Ce groupe de jeunes femmes était déjà un motif fort dans le premier film de la cinéaste, Le Sommeil des Amazones, qui trouve ici un écho, influencé par l’évolution à grande vitesse que connaît la société sur ces thématiques qui passionnent la cinéaste: « il y a clairement des sujets charnières pour moi, et les traiter sur le temps long, avec les années qui passent, mon évolution comme celle de la société, c’est passionnant. J’ai d’ailleurs beaucoup réécrit le film, pour me sentir plus en phase.
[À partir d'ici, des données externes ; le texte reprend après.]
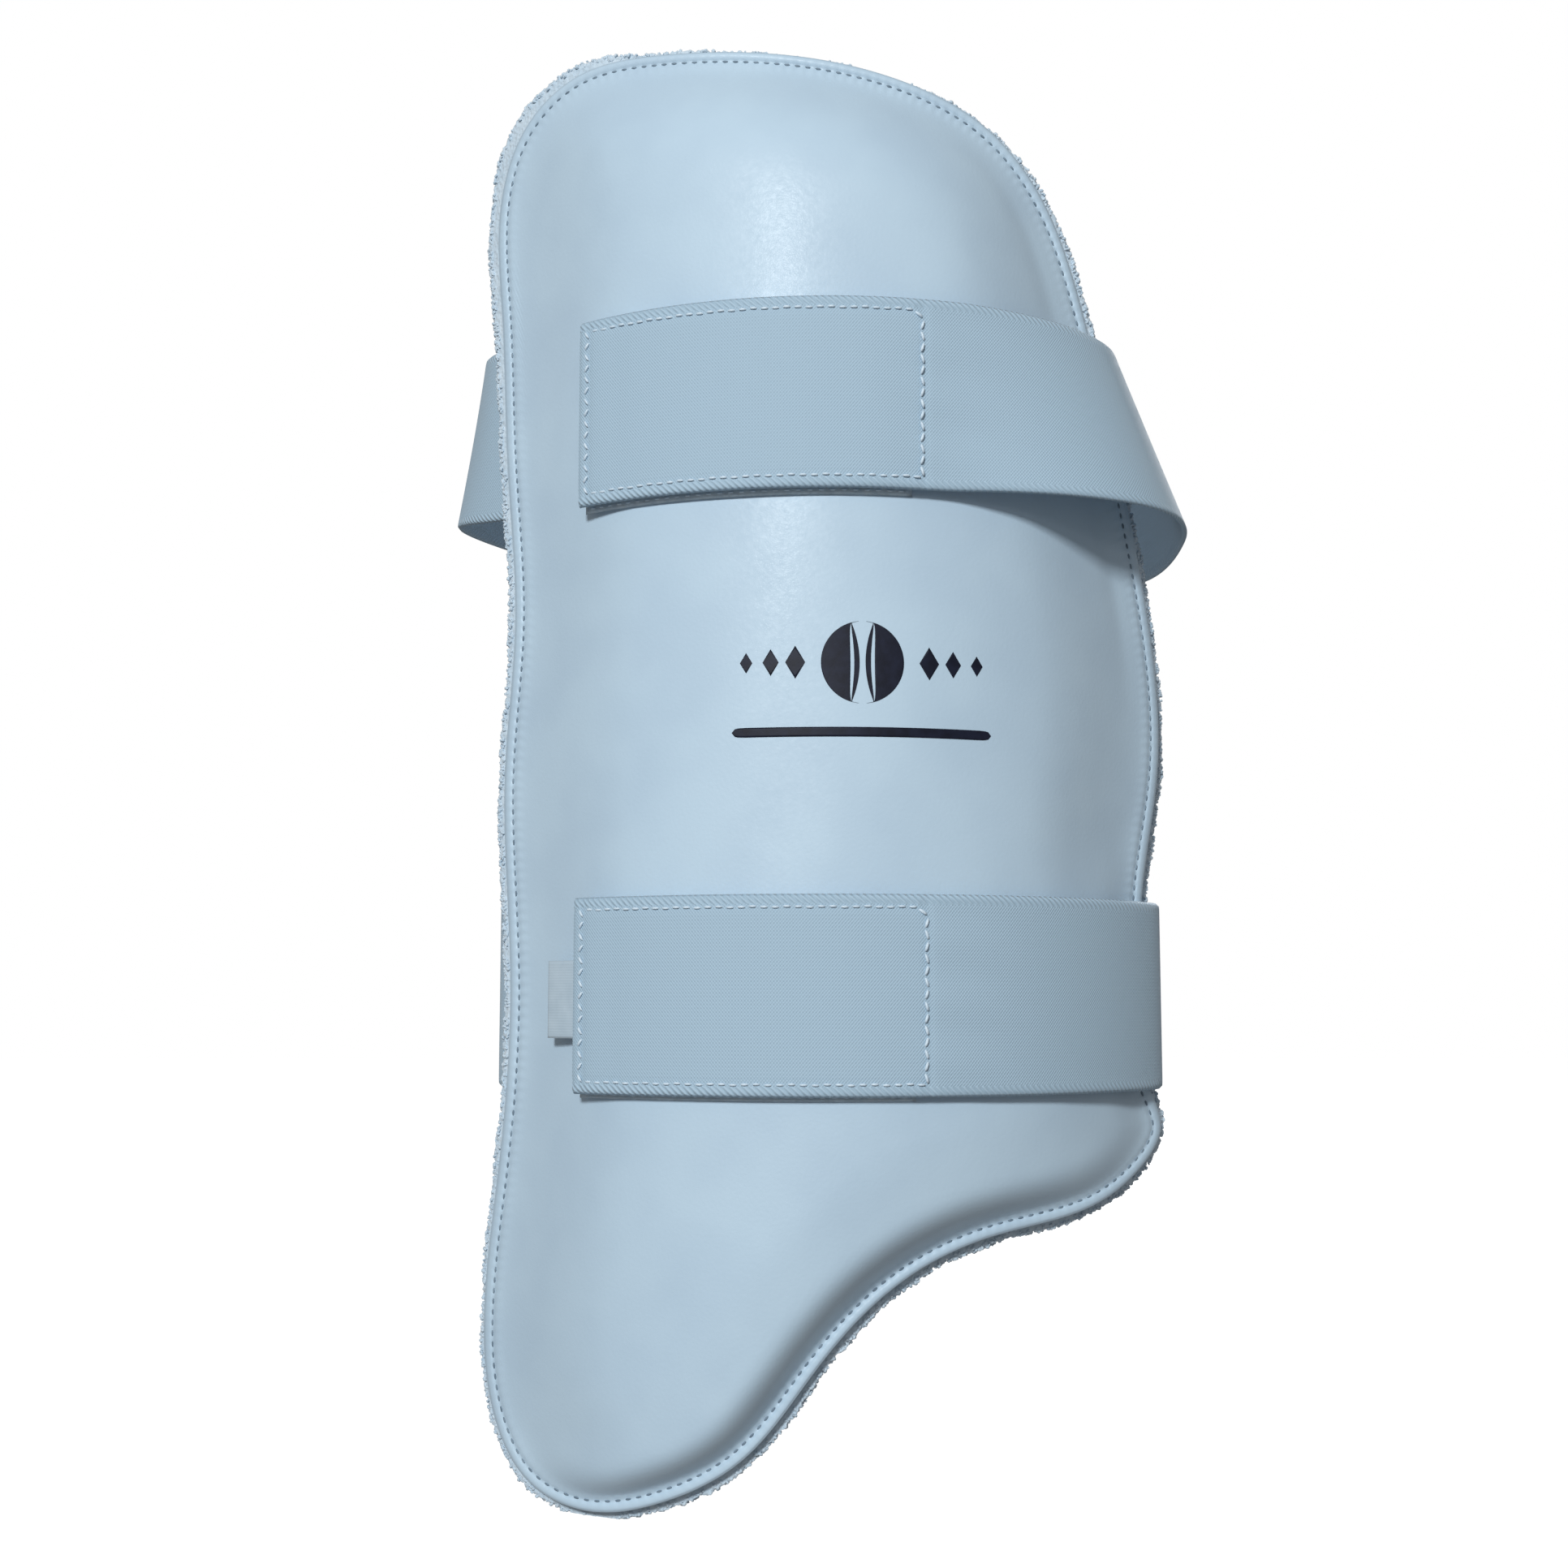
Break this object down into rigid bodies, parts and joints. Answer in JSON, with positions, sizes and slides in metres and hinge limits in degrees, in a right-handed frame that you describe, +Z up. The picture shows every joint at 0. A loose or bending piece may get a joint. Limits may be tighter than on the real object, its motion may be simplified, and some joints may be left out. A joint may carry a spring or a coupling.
{
  "type": "cricket thigh pad",
  "caption": "Moulded cricket thigh guard with a domed foam face and a towelling back, held round the upper leg by two wide elastic straps that close with hook-and-loop tabs.",
  "frame": {"origin": "on the thigh's axis, at the middle of the pad's height", "axes": "+Z up the leg, the pad's face towards -Y, +X towards the side with the short lower wing"},
  "size_m": [0.2145, 0.1904, 0.3912],
  "materials": {
    "pu_skin": "satin moulded polyurethane synthetic leather, fine grain",
    "hard_foam": "closed-cell moulded impact foam, matte",
    "soft_foam": "soft open-cell foam sheet, matte",
    "towelling": "looped cotton towelling",
    "thread": "polyester sewing thread",
    "ink": "screen-printed dark navy ink, slight gloss",
    "label_tape": "smooth woven label tape",
    "loop_fabric": "brushed loop pile fabric",
    "elastic": "woven elastic webbing with ribbed edges",
    "hook_fabric": "nylon hook tape"
  },
  "bodies": {
    "pad": {"face_cover": "pu_skin", "impact_foam": "hard_foam", "comfort_foam": "soft_foam", "towel_lining": "towelling", "edge_thread": "thread", "printed_emblem": "ink", "size_label": "label_tape", "upper_loop_patch": "loop_fabric", "upper_loop_thread": "thread", "upper_elastic_loop": "elastic", "upper_anchor_patch": "pu_skin", "upper_anchor_thread": "thread", "lower_loop_patch": "loop_fabric", "lower_loop_thread": "thread", "lower_elastic_loop": "elastic", "lower_anchor_patch": "pu_skin", "lower_anchor_thread": "thread"},
    "upper_strap": {"upper_elastic_front": "elastic"},
    "lower_strap": {"lower_elastic_front": "elastic"},
    "upper_tab": {"upper_elastic_end": "elastic", "upper_hook_patch": "hook_fabric", "upper_tab_thread": "thread"},
    "lower_tab": {"lower_elastic_end": "elastic", "lower_hook_patch": "hook_fabric", "lower_tab_thread": "thread"}
  },
  "joints": [
    {"name": "upper_strap_swing", "type": "hinge", "parent": "pad", "child": "upper_strap", "pos_m": [0.0995, -0.06, 0.067], "axis": [-0.3723, -0.0191, 0.9279], "range_deg": [0, 110]},
    {"name": "lower_strap_swing", "type": "hinge", "parent": "pad", "child": "lower_strap", "pos_m": [0.084, -0.0678, -0.061], "axis": [0, 0, 1], "range_deg": [0, 110]},
    {"name": "upper_tab_peel", "type": "hinge", "parent": "upper_strap", "child": "upper_tab", "pos_m": [0.02606, -0.10623, 0.0915], "axis": [0, 0, 1], "range_deg": [0, 75]},
    {"name": "lower_tab_peel", "type": "hinge", "parent": "lower_strap", "child": "lower_tab", "pos_m": [0.02606, -0.10623, -0.061], "axis": [0, 0, 1], "range_deg": [0, 75]}
  ]
}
Le regard de la société sur ces sujets-là change en permanence, tu ne peux pas être en retard, ou dire quelque chose qui a déjà été dit. Aujourd’hui, c’est surement plus intéressant de parler d’après la colère, comment on fait pour vivre ensemble. »
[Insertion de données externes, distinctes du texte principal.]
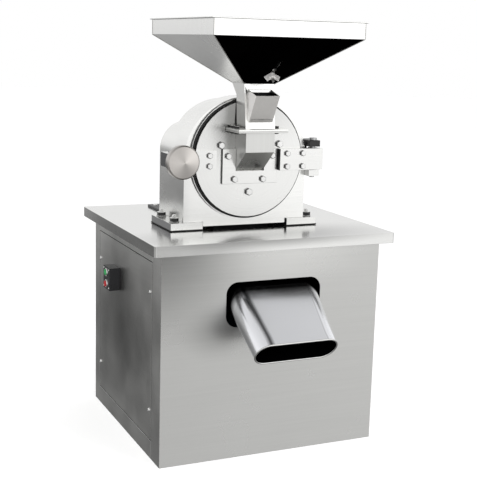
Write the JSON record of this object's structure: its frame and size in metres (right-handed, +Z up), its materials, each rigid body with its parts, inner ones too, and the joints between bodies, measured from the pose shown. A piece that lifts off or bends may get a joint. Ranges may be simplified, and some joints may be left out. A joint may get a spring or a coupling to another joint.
{
  "type": "hammer mill",
  "caption": "Stainless grinding mill on a motor cabinet: hopper-fed hinged door, hammer rotor, screen, and a flat oval spout out of the front.",
  "frame": {"origin": "on the floor under the centre of the cabinet's body", "axes": "+Z up, the door, hopper and spout face -Y, +X to the right seen from the front"},
  "size_m": [0.662, 0.7336, 1.0903],
  "materials": {
    "brushed_stainless": "brushed",
    "polished_stainless": "polished",
    "machined_steel": "turned",
    "cast_iron": "matt",
    "motor_paint": "satin",
    "bearing_steel": "ground",
    "black_rubber": "matt",
    "black_plastic": "satin",
    "green_plastic": "gloss",
    "red_plastic": "gloss"
  },
  "bodies": {
    "root": {"base_tray": "brushed_stainless", "cabinet_frame": "brushed_stainless", "front_panel": "brushed_stainless", "left_side_panel": "brushed_stainless", "right_side_panel": "brushed_stainless", "rear_panel": "brushed_stainless", "discharge_duct": "brushed_stainless", "mill_bed_plate": "brushed_stainless", "screen_ring": "brushed_stainless", "belt_guard": "brushed_stainless", "table_top": "polished_stainless", "discharge_spout": "polished_stainless", "left_foot_bar": "polished_stainless", "right_foot_bar": "polished_stainless", "mill_housing": "polished_stainless", "hinge_bracket": "polished_stainless", "clamp_lug": "polished_stainless", "motor_bed": "machined_steel", "hinge_pin": "machined_steel", "bearing_pedestal": "cast_iron", "motor_body": "motor_paint", "motor_fan_cover": "motor_paint", "motor_terminal_box": "motor_paint", "front_bearing": "bearing_steel", "rear_bearing": "bearing_steel", "drive_belt_1": "black_rubber", "drive_belt_2": "black_rubber", "switch_box": "black_plastic", "cable_gland": "black_plastic"},
    "door": {"door_disc": "polished_stainless", "door_seal": "black_rubber", "stator_disc": "machined_steel", "hinge_strap": "polished_stainless", "clamp_strap": "polished_stainless", "inlet_plate": "polished_stainless", "inlet_box": "brushed_stainless", "hopper_neck": "brushed_stainless", "hopper": "polished_stainless"},
    "feed_gate": {"feed_gate": "brushed_stainless"},
    "gate_wing_nut": {"gate_wing_nut": "polished_stainless"},
    "clamp_collar": {"clamp_collar": "machined_steel"},
    "clamp_knob": {"clamp_knob": "polished_stainless", "clamp_screw": "machined_steel"},
    "rotor": {"rotor_shaft": "machined_steel", "rotor_front_plate": "machined_steel", "rotor_rear_plate": "machined_steel", "rotor_nut": "machined_steel", "mill_pulley": "cast_iron", "hammer_pin_1": "bearing_steel", "hammer_pin_2": "bearing_steel", "hammer_pin_3": "bearing_steel", "hammer_pin_4": "bearing_steel"},
    "motor_rotor": {"motor_shaft": "machined_steel", "motor_pulley": "cast_iron"},
    "start_button": {"start_button": "green_plastic"},
    "stop_button": {"stop_button": "red_plastic"},
    "hammer_1": {"hammer_1": "machined_steel"},
    "hammer_2": {"hammer_2": "machined_steel"},
    "hammer_3": {"hammer_3": "machined_steel"},
    "hammer_4": {"hammer_4": "machined_steel"}
  },
  "joints": [
    {"name": "door_hinge", "type": "hinge", "parent": "root", "child": "door", "pos_m": [0.165, -0.142, 0.745], "axis": [0, 0, 1], "range_deg": [0, 110]},
    {"name": "knob_travel", "type": "slide", "parent": "door", "child": "clamp_collar", "axis": [0, -1, 0], "range_m": [0, 0.0151]},
    {"name": "knob_turn", "type": "hinge", "parent": "clamp_collar", "child": "clamp_knob", "pos_m": [-0.217, -0.19, 0.745], "axis": [0, -1, 0], "range_deg": [0, 1800]},
    {"name": "feed_gate_slide", "type": "slide", "parent": "door", "child": "feed_gate", "axis": [0, -0.8297, 0.5582], "range_m": [0, 0.052]},
    {"name": "wing_nut_turn", "type": "hinge", "parent": "feed_gate", "child": "gate_wing_nut", "pos_m": [-0.007, -0.23434, 0.96172], "axis": [0, -0.5582, -0.8297], "range_deg": [0, 720]},
    {"name": "rotor_spin", "type": "hinge", "parent": "root", "child": "rotor", "pos_m": [-0.021, 0, 0.745], "axis": [0, 1, 0], "continuous": true},
    {"name": "motor_spin", "type": "hinge", "parent": "root", "child": "motor_rotor", "pos_m": [-0.021, 0.15, 0.1786], "axis": [0, 1, 0], "continuous": true},
    {"name": "hammer_1_swing", "type": "hinge", "parent": "rotor", "child": "hammer_1", "pos_m": [0.03415, -0.043, 0.80015], "axis": [0, 1, 0], "range_deg": [-120, 120]},
    {"name": "hammer_2_swing", "type": "hinge", "parent": "rotor", "child": "hammer_2", "pos_m": [-0.07615, -0.043, 0.80015], "axis": [0, 1, 0], "range_deg": [-120, 120]},
    {"name": "hammer_3_swing", "type": "hinge", "parent": "rotor", "child": "hammer_3", "pos_m": [-0.07615, -0.043, 0.68985], "axis": [0, 1, 0], "range_deg": [-120, 120]},
    {"name": "hammer_4_swing", "type": "hinge", "parent": "rotor", "child": "hammer_4", "pos_m": [0.03415, -0.043, 0.68985], "axis": [0, 1, 0], "range_deg": [-120, 120]},
    {"name": "start_press", "type": "slide", "parent": "root", "child": "start_button", "axis": [1, 0, 0], "range_m": [0, 0.004], "stiffness_N_per_m": 400},
    {"name": "stop_press", "type": "slide", "parent": "root", "child": "stop_button", "axis": [1, 0, 0], "range_m": [0, 0.004], "stiffness_N_per_m": 400}
  ],
  "couplings": [
    {"joint": "knob_travel", "follows": "knob_turn", "m_per_rad": 0.00047746},
    {"joint": "motor_spin", "follows": "rotor_spin", "ratio": 0.76389}
  ]
}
Un autre écho puissant à la filmographie passée de la réalisatrice s’incarne à travers le personnage d’Héloïse. Ce n’est pas un hasard si le personnage porte le même nom que son actrice, Héloïse Volle, qui était déjà l’héroïne du précédent court métrage de McNeese, Matriochkas. Tout au long de l’écriture, elle pense à la jeune comédienne, tout en se l’interdisant, ne sachant pas quand le tournage aura lieu, si l’âge de la comédienne coïncidera toujours avec celui du personnage. Et puis les astres sont cléments, la rencontre, évidente, devient possible. « Le casting était essentiel pour moi, il était important que les personnages empruntent de la personnalité des comédiennes, on l’a donc fait très en amont. Il fallait qu’il y ait des choses qui puissent leur échapper, tout en correspondant aux personnages. J’avais Héloïse en tête bien sûr, mais il fallait encore trouver mes trois autres héroïnes. » Ce sont finalement Shirel Nataf, Mona Bérard et Yowa-Angélys Tshikaya qui incarnent ce gang de filles.
« Le vrai challenge, pour moi, c’était de suivre le mouvement des scènes et des comédiennes. C’était leur premier grand rôle, il fallait être avec elles, parfois réécrire les scènes pour s’adapter à leurs énergies. Lâcher du lest parfois. On les suit à l’épaule, même si quelques scènes sont plus installées. On est très proche d’elles, pour saisir la façon dont elles expérimentent la vie, le voir et le sentir. Vraiment ces filles, je veux qu’on les aime, et pour ça, il fallait rester proches d’elles, rajouter de l’humour, montrer à quel point elles sont fines, elles sont malines. Le cinéma, c’est vraiment le medium de l’empathie, l’endroit où peut marcher dans les chaussures de quelqu’un d’autre, et c’est une grande force pour parler de sujets sociétaux. En se mettant dans la peau de ces jeunes filles pendant une heure et demie, on comprend leur colère, sans forcément être d’accord avec ce qu’elles font d’ailleurs, mais en ayant un peu le sentiment de ce que c’est que d’être elles. Ce qui m’importe le plus, c’est qu’on essaie de les comprendre. Et ce qui était très important pour moi aussi, c’était de ne pas filmer Filles du Ciel comme un film de filles. J’en ai beaucoup parlé avec mon chef opérateur, Olivier Boonjing. On rentre dans leur monde, donc c’est forcément très féminin à cet égard, mais c’est aussi un film un peu violent, cru. Je ne voulais pas que le film soit doux. Je voulais filmer ce groupe de filles comme on filmerait un groupe de mecs, en mouvement, avec beaucoup de contrastes à l’image, et en assumant le sombre. »
Le montage, qui a commencé il y a deux semaines, est prévu sur 15 semaines. C’est une période cruciale, où le mantra de la réalisatrice, c’est de coller à l’énergie de ses personnages. C’est aussi un autre type de rapport à l’objet film, loin de l’effervescence du plateau, moins dans l’action et plus dans la réflexion. Une fois le montage terminé, Bérangère McNeese retrouvera les plateaux comme comédienne, mais aussi la page blanche. « Je vais me remettre au développement de mon deuxième long métrage, un film d’époque, un peu plus mystique. En fait je crois que j’ai hâte de me remettre à l’écriture. J’ai trouvé l’expérience du tournage incroyablement enrichissante, c’est une aventure humaine complètement folle, mais mon côté introverti en a pris un coup, j’ai surement un peu besoin de me retrouver seule devant une feuille. »
Et nous, on a hâte de nous retrouver devant le grand écran pour découvrir ses Filles du Ciel.